Reading closely, Navabi's argument against prayer is not really an argument against God's existence. Rather, it is an argument against God's justice. Most notably, Navabi makes a very interesting point when he argues, "Consider that many prayers are inherently selfish. While you pray for your niece to get a much-needed heart transplant, someone else is praying for his organ-donor son's life to be spared. Whether you're praying to win a war or a football game, you're also praying for the people on the opposing side to lose. To assume that God is not only personally invested in the minutiae of your life but that your problems are ultimately more important than other problems he may be asked to solve is both selfish and absurd considering the incredible amount of individual problems and concerns of every human on this planet."
Navabi has a legitimate point. Many times the things that we pray for are selfish and would require someone else to lose in order to achieve gain for our cause.
But, so what?
God has the authority to do whatever he will with his creation and for the benefit of his people. What kind of God would he be if he didn't act in benefit for his people? In order for Israel to have a homeland, God dispossessed it from many other peoples. He had the right to do that. In order for David to win wars to build his kingdom, other kings had to fall. God had the right to do that. In order for Hezekiah's prayer of protection to be fulfilled, the attacking army had to die. God had the right to do that. And on the list goes. This is not an argument against God's existence. It is an argument against God's justice and sovereignty.
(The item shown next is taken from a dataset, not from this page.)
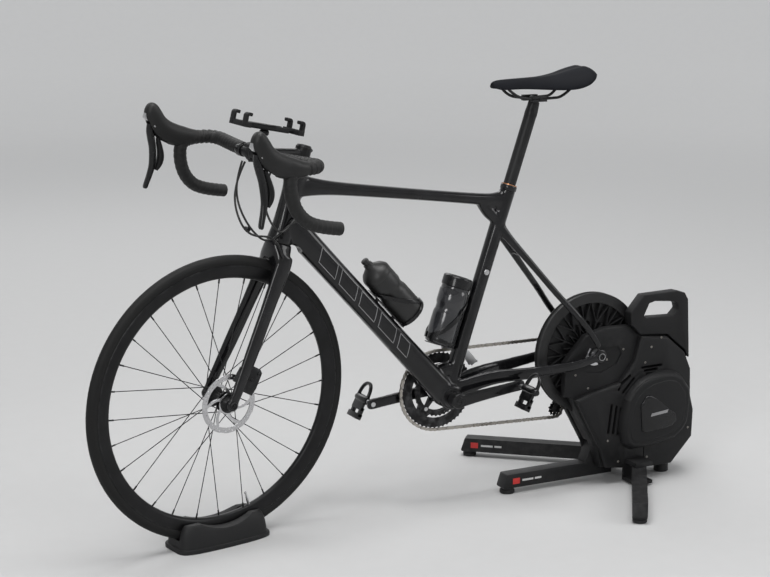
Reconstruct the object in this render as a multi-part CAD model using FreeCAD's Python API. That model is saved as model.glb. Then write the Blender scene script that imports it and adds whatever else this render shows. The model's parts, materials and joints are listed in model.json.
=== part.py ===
import FreeCAD, Part
import math
import os

# Road bicycle on a direct-drive indoor trainer, with its front wheel on a riser block.
#
# The bicycle faces -X, its left side is -Y and +Z is up.  The work is laid out from the rear axle
# (x = 0) on the floor (z = 0) and moved at the end, so that the origin is the centre of the footprint.
# The fork, bars and front wheel are laid out straight ahead, and turned about the steering axis last.

V = FreeCAD.Vector

# Overall layout
REAR_AXLE_X = 517.5
AXLE_HEIGHT = 347.0
WHEELBASE = 1005.0
HEAD_ANGLE = 73.0
FORK_RAKE = 47.0
STEER_REST = 10.0
BB_SETBACK = 405.8
BB_HEIGHT = 280.5
SEAT_ANGLE = 71.3

# Fits
SHAFT_FIT = 0.05
RUN_CLEAR = 1.6

# Frame
HEAD_FROM_AXLE = 384.0
HEAD_LENGTH = 164.0
HEAD_R = 25.0
HEAD_BORE_R = 20.0
STEERER_R = 14.3
SEAT_TUBE_LENGTH = 528.0
SEAT_TUBE_DEEP = 36.0
SEAT_TUBE_WIDE = 34.0
POST_R = 15.4
DOWN_TUBE_DEEP = 56.0
DOWN_TUBE_WIDE = 48.0
DOWN_TUBE_UP = 55.0
TOP_TUBE_DEEP = 26.0
TOP_TUBE_WIDE = 36.0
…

And arguing against God's sovereignty does nothing to change it.
I do think that answers to prayer is a legitimate proof for God's existence. But not all prayers by all people necessitate a positive response. God is not a magic force that is enacted when you close your eyes and fold your hands. He keeps his own counsel and does whatever he pleases. And if we don't like that, then tough. But our objections won't really get us anywhere.